The notion of Self continues to be shaped all through adulthood; our environments, society and different relationships mostly provide us with descriptive information about ‘what one should do or try to be’ rather than being reflections of ‘Who One Is’. As we abandon or switch off from feeling and the awareness of our own intrinsic worth, we become a conceptualised 'assembly of thoughts’ where the self emerges as an individualised, socially constructed identity that conforms to measurable rules or hoarding to-do lists, titles, roles and other societal requirements through which we dilute and diminish our sense of (true Self) who we are, rather than reigniting it.

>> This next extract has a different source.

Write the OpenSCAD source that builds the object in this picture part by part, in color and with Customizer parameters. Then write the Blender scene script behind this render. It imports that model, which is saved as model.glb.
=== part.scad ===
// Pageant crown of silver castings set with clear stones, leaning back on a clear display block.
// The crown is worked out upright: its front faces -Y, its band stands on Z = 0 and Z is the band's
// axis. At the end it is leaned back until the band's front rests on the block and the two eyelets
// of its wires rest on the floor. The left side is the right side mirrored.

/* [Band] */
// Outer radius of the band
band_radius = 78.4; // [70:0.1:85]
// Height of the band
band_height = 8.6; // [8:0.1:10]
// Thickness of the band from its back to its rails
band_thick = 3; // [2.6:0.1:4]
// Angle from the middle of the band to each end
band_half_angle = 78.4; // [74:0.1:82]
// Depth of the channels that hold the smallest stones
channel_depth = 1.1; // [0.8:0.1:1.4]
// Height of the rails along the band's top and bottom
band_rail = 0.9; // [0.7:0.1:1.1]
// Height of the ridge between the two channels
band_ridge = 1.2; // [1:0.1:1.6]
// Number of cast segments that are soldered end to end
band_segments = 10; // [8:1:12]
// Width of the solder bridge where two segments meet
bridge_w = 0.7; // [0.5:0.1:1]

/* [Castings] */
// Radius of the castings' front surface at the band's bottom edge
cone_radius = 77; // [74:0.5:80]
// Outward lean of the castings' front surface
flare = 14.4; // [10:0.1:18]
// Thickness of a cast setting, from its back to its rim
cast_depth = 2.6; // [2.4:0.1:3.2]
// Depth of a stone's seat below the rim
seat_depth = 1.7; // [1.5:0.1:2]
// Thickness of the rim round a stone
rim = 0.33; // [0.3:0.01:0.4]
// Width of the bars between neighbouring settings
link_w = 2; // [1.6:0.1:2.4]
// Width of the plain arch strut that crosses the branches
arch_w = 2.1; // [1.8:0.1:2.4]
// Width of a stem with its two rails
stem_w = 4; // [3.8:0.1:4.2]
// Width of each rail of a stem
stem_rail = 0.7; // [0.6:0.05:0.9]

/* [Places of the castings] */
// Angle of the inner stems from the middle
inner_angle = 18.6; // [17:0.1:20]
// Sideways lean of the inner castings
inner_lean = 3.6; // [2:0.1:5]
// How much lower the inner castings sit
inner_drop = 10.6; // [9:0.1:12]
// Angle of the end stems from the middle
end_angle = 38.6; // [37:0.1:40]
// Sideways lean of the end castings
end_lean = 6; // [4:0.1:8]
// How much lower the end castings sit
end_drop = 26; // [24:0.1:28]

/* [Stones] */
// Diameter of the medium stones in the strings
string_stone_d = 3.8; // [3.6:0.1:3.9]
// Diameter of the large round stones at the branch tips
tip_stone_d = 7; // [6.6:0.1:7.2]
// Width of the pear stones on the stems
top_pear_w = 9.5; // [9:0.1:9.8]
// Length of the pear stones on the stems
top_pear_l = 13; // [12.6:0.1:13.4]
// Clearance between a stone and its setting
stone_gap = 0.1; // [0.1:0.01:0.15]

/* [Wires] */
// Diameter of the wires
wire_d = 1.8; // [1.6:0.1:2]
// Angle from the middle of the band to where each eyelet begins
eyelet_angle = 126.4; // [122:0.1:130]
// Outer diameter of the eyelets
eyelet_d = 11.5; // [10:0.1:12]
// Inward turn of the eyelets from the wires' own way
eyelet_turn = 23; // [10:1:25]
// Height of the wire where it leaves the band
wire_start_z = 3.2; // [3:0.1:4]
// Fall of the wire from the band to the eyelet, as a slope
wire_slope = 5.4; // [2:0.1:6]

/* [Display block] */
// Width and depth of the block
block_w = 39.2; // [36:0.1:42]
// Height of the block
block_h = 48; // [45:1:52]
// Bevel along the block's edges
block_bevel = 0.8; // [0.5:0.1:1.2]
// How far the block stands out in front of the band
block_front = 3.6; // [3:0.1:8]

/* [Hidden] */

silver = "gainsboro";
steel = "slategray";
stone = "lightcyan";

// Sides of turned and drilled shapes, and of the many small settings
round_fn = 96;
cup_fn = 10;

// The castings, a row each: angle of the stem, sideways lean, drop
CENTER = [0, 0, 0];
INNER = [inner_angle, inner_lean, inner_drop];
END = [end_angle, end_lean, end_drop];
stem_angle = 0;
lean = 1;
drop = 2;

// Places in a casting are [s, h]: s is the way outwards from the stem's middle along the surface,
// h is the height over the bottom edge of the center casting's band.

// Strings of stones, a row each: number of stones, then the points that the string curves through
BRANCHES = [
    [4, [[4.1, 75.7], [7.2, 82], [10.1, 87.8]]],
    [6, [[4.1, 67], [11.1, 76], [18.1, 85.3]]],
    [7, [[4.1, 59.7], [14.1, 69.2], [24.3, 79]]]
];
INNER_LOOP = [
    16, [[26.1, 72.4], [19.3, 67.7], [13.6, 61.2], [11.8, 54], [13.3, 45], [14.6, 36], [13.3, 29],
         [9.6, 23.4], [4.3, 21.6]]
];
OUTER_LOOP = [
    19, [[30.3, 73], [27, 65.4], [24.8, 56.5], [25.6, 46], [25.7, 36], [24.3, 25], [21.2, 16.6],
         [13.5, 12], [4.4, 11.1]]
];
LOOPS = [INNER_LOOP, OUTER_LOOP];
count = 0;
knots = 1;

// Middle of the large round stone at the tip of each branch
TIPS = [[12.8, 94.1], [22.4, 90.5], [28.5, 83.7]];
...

The Self-Help arena also provides an ample repertoire of descriptive information on how to better oneself, a self that is ultimately in ‘separation from others’. The process of self-improvement feeds and maintains the perception of being ‘better or worse off’ than another, and the misconception that some people are more intelligent, capable, lovable etc., and some are less so. This comparison is measured against an idealistic ‘doing’ or ‘outer achieving’ and it is an individualised process that, at its bottom line, ultimately focuses on individual gain.
The drive is to become ‘more’, not only of what one considers oneself to be, but also to become better than most or everyone else.

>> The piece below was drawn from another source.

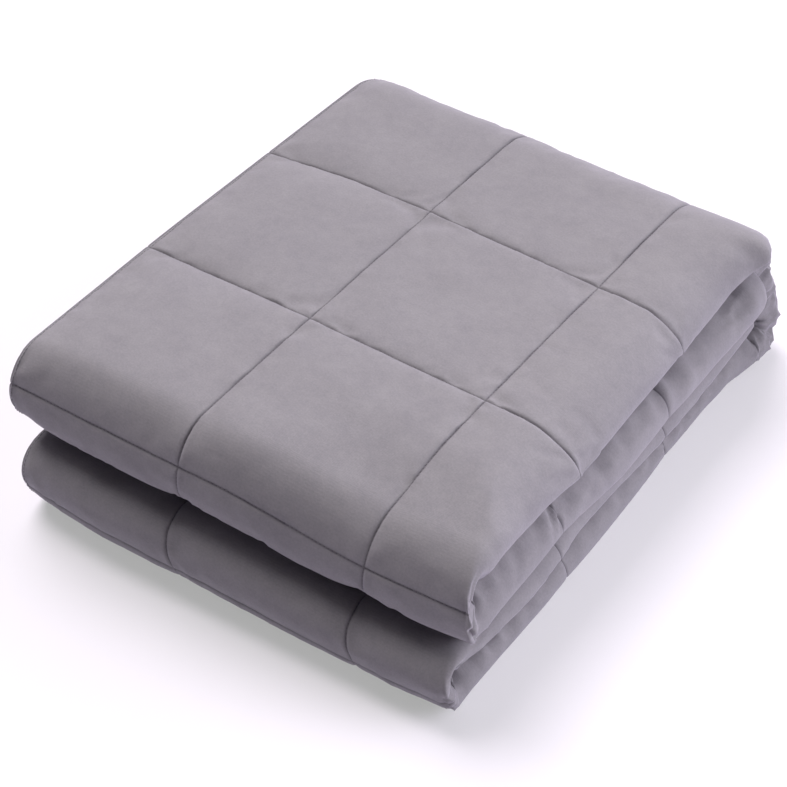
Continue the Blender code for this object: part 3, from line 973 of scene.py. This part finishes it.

This dynamic invites women (and men) to meet the world from outside of themselves – in disconnection from their true self and everything or everyone else – in order to meet ideals, externally constructed and imagined standards, to measure up to worldly expectations or to be always ‘on top of things’. If one doesn’t reach the ‘top’ or even when we do reach this set goal, the vicious cycle will be ongoing ... which ultimately means perpetuating a sense of feeling let down and distrust, which compounds what one was attempting to escape from to start with – a lack of self-worth, not being enough, not deserving and/or a self-doubt which makes us question if we have what is needed to reach these goals.
Best sellers, motivational and elite courses, invite us to CREATE what we think is missing, setting women up to believe that the leader or guru’s prescription and recipe for success is what is needed to achieve one’s self-worth. Within this view self-worth has to be gained, improved, forged, sought, bought and bartered with tools and skills that ‘will get one somewhere’, often at a cost prohibitive (and therefore exclusive) fee and in constant comparison along the way – because in the field of self-improvement there is always ‘a more and a less’ to compare oneself to.

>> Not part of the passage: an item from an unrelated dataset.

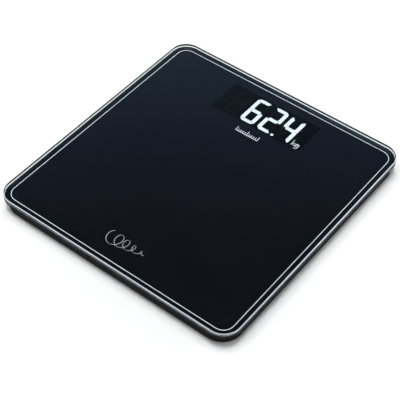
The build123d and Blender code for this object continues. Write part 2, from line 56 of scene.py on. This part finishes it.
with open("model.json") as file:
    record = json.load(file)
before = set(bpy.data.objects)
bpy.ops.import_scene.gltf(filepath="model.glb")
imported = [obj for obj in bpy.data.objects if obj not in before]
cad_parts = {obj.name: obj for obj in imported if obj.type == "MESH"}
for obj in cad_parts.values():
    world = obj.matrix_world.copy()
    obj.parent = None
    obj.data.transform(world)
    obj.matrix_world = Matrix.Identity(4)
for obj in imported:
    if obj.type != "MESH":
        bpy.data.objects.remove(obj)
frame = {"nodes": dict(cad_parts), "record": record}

The stairway to self-development and self-help, regardless of how the package looks or sounds and what the promise of improvement is, too often brings us nowhere near re-establishing the sought after sense of self-worth – women often and openly shared that the approach does not work.
Mostly the efforts to improve tend to implode, making space for the next self-development strategy to come along – same, same, just different cover and ambitions – and so the journey continues!
Women’s sense of self-worth suffers as a consequence of:
- Relying on another or others to have all the answers and solutions, which is disempowering
- Being kept in constant motion by seeking techniques, answers and fixes to the issue
- The relentless cycle of comparison – ‘I am less’ or ‘I am more’, ‘How can I be better’ or, ‘I want to be different’
To self-improve is also linked to the pursuit to control life’s outcomes and the constant ‘trying to improve’ to be in control becomes exhausting – it contributes to anxiety as there is no pause, no appreciation of oneself, but rather keeping up with the shadow of possible failure.
We are reduced and constrained to a set of skills, roles, the number of outfits or the latest goal achieved. The setup is inbuilt to lead women to failure and confirms the lack of self-worth and feelings of ‘not being good enough’. In the event of what appears to be a success there is no lasting satisfaction because what has been achieved never feels enough, as one has become even further removed from the true self.
Recent studies also confirm that self-worth is not measurable, rather it is intrinsic to who we are. We come to this world in all our Article not found. In fact, some scholars have introduced the possibility and evidence that infants are not born as ‘blank slates’, as is often assumed to be the case. In this sense, we all have the same inherent worth and that it is always within – there to reconnect with whenever we choose it.
It is known that for optimum well-being and development, what is needed is to be met in a mutual, loving relationship where the quality – that is, love, warmth and reciprocity of the relationship – allows us to naturally unfold. In turn this provides us with a mirror that re-confirms our own worth and supports the ability to keep returning to who we truly are.
As we re-connect and feel the quality of our true being, our true self that is, there is nothing to search for or to improve, and as with babies and young children, there is evidence that we feel and know this from a very young age. Remembering this fact is the key to the unfolding path back to our true selves.
It is also a reminder that it is not in the doing, achieving or identifying with outer goals, images or ideals that we rekindle our self-worth. It is about feeling and appreciating that we already are that which we are seeking so fruitlessly.
True self-worth is developed through living in a self-honouring manner, ensuring that the inherent message received by the ‘self’ is one of confirmation, appreciation and value. Each time we dishonour what we truly feel, the message received is one that discounts and dismisses the true self. This forms the root of our lack of self-worth.
Hence restoring our self-worth cannot be done through applying a formula, a potion, meditation, workshop or new age notion. It is not found in the next textbook, next course or in the hope that one will be saved, or will be improved or changed in the hope of finding the yearned-for new you.
If we want to reconnect to our intrinsic worth, we must start by making space to observe and listen to our own feelings, reconnecting to our own inner voice, and choosing to feel, discern and honour what it is that we feel in each moment. Through this we begin to discover our True Self, and eventually bring this in full to all that we do.
This daily practice, of feeling, listening, honouring and appreciating, affects every one of our choices and in so doing, supports us to build a true and unshakeable sense of self-worth.